Shakespeare’s Othello deals frankly with European attitudes toward blackness and Africans. The great American singer and actor and civil rights activist Paul Robeson used that play to break an important color barrier. When Robeson appeared as Othello at Broadway’s Shubert Theater in 1943, it was the first time that a black lead actor appeared with a white supporting cast on Broadway. (At the time, Major League Baseball excluded black players.) Robeson portrayed a black military general at a time when the U.S. military, which was in the midst of World War II, was still segregated. His character Othello was married to a white woman, portrayed by a white actress. At that time, interracial marriage was illegal in many states.

Paul Robeson with Uta Hagen in the Theatre Guild production of Othello (1943–4)

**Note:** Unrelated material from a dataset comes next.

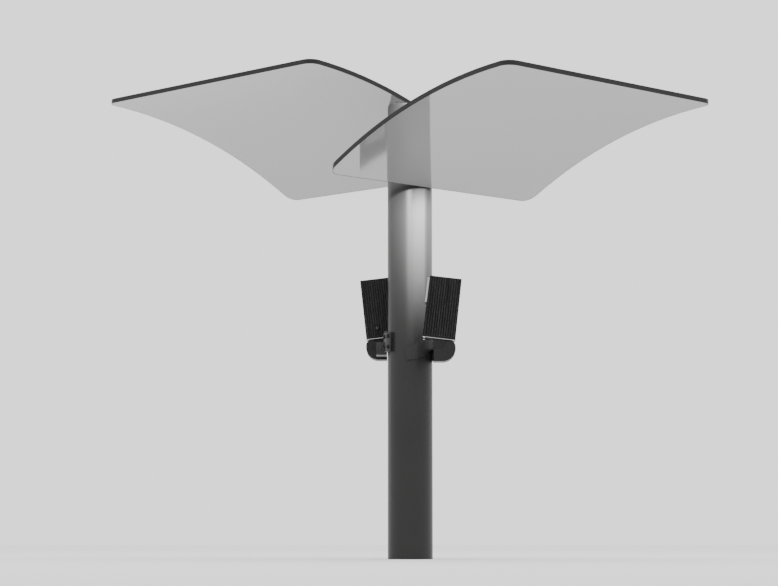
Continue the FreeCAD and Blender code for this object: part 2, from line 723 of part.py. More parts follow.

The Dark Lady Players feel that the plays contain overt and subtle expressions of defiance against the misogyny, whiteness, and anti-Semitism of Tudor society. It seems unlikely that a white Anglian man in Tudor England could have developed such sensitivity to those issues. Yet those issues would have been everyday concerns for a woman who was considered a Moor and was secretly Jewish. Perhaps the works of Shakespeare are so compelling, even today, because they were written by someone who inhabited the highest ranks of Tudor society yet at the same time felt that she was an outsider, looking in.

Even in the 21-century, we still have problems with diversity in the entertainment industry. Many men are telling stories about women and many white people are telling stories about people of color. We even see white actors portraying people of color. Yet if the entertainment industry wants to produce something worth watching, it will let people tell their own stories.